Material provided →
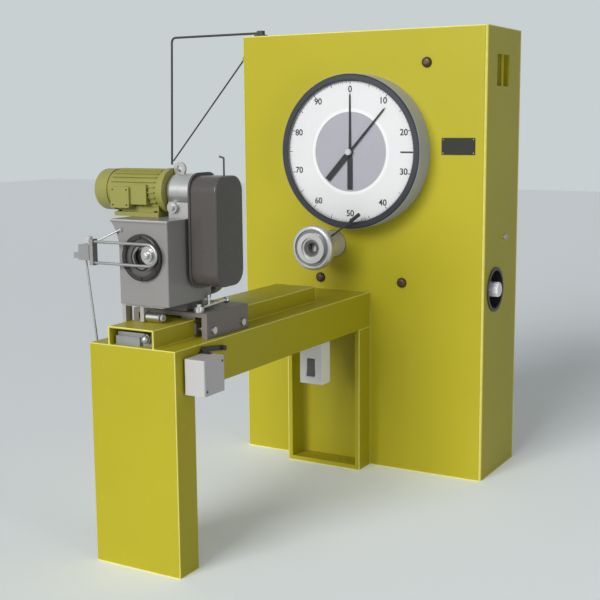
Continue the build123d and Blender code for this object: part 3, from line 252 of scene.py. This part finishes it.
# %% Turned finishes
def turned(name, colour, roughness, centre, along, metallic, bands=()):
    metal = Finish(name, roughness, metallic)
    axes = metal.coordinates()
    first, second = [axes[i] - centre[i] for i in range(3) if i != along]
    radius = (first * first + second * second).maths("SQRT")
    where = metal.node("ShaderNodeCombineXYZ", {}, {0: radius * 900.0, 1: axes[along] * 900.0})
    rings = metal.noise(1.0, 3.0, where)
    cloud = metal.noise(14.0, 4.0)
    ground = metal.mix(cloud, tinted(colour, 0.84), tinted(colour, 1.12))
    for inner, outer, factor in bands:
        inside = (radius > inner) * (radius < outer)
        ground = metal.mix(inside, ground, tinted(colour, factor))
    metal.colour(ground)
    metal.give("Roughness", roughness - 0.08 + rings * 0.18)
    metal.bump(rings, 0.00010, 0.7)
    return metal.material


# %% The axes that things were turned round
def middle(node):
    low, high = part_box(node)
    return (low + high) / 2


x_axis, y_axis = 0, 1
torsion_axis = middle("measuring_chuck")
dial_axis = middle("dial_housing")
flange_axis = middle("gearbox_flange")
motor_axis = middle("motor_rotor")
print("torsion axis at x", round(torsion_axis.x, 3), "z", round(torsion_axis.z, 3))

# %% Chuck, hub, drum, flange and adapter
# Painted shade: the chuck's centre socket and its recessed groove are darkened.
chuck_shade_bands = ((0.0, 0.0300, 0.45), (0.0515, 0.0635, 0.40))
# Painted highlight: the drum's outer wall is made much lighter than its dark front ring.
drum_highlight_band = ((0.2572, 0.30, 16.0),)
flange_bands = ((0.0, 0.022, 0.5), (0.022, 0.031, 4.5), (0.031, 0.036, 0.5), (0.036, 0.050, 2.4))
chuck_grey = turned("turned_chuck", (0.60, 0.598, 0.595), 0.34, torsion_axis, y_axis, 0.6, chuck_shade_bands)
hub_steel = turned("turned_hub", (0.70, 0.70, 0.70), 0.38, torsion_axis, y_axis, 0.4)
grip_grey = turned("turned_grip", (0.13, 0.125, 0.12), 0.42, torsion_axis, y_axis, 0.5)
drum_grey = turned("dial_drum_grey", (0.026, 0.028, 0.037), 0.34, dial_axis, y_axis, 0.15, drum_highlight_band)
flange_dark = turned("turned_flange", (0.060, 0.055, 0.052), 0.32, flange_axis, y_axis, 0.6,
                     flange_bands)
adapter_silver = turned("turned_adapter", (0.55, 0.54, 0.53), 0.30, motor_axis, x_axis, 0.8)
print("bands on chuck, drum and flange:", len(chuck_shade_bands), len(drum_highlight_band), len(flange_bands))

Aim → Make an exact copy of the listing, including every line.

Output →
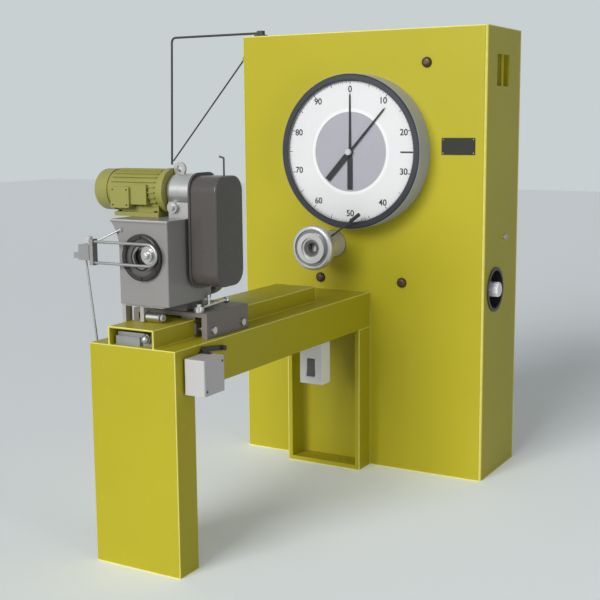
Continue the build123d and Blender code for this object: part 3, from line 252 of scene.py. This part finishes it.
# %% Turned finishes
def turned(name, colour, roughness, centre, along, metallic, bands=()):
    metal = Finish(name, roughness, metallic)
    axes = metal.coordinates()
    first, second = [axes[i] - centre[i] for i in range(3) if i != along]
    radius = (first * first + second * second).maths("SQRT")
    where = metal.node("ShaderNodeCombineXYZ", {}, {0: radius * 900.0, 1: axes[along] * 900.0})
    rings = metal.noise(1.0, 3.0, where)
    cloud = metal.noise(14.0, 4.0)
    ground = metal.mix(cloud, tinted(colour, 0.84), tinted(colour, 1.12))
    for inner, outer, factor in bands:
        inside = (radius > inner) * (radius < outer)
        ground = metal.mix(inside, ground, tinted(colour, factor))
    metal.colour(ground)
    metal.give("Roughness", roughness - 0.08 + rings * 0.18)
    metal.bump(rings, 0.00010, 0.7)
    return metal.material


# %% The axes that things were turned round
def middle(node):
    low, high = part_box(node)
    return (low + high) / 2


x_axis, y_axis = 0, 1
torsion_axis = middle("measuring_chuck")
dial_axis = middle("dial_housing")
flange_axis = middle("gearbox_flange")
motor_axis = middle("motor_rotor")
print("torsion axis at x", round(torsion_axis.x, 3), "z", round(torsion_axis.z, 3))

# %% Chuck, hub, drum, flange and adapter
# Painted shade: the chuck's centre socket and its recessed groove are darkened.
chuck_shade_bands = ((0.0, 0.0300, 0.45), (0.0515, 0.0635, 0.40))
# Painted highlight: the drum's outer wall is made much lighter than its dark front ring.
drum_highlight_band = ((0.2572, 0.30, 16.0),)
flange_bands = ((0.0, 0.022, 0.5), (0.022, 0.031, 4.5), (0.031, 0.036, 0.5), (0.036, 0.050, 2.4))
chuck_grey = turned("turned_chuck", (0.60, 0.598, 0.595), 0.34, torsion_axis, y_axis, 0.6, chuck_shade_bands)
hub_steel = turned("turned_hub", (0.70, 0.70, 0.70), 0.38, torsion_axis, y_axis, 0.4)
grip_grey = turned("turned_grip", (0.13, 0.125, 0.12), 0.42, torsion_axis, y_axis, 0.5)
drum_grey = turned("dial_drum_grey", (0.026, 0.028, 0.037), 0.34, dial_axis, y_axis, 0.15, drum_highlight_band)
flange_dark = turned("turned_flange", (0.060, 0.055, 0.052), 0.32, flange_axis, y_axis, 0.6,
                     flange_bands)
adapter_silver = turned("turned_adapter", (0.55, 0.54, 0.53), 0.30, motor_axis, x_axis, 0.8)
print("bands on chuck, drum and flange:", len(chuck_shade_bands), len(drum_highlight_band), len(flange_bands))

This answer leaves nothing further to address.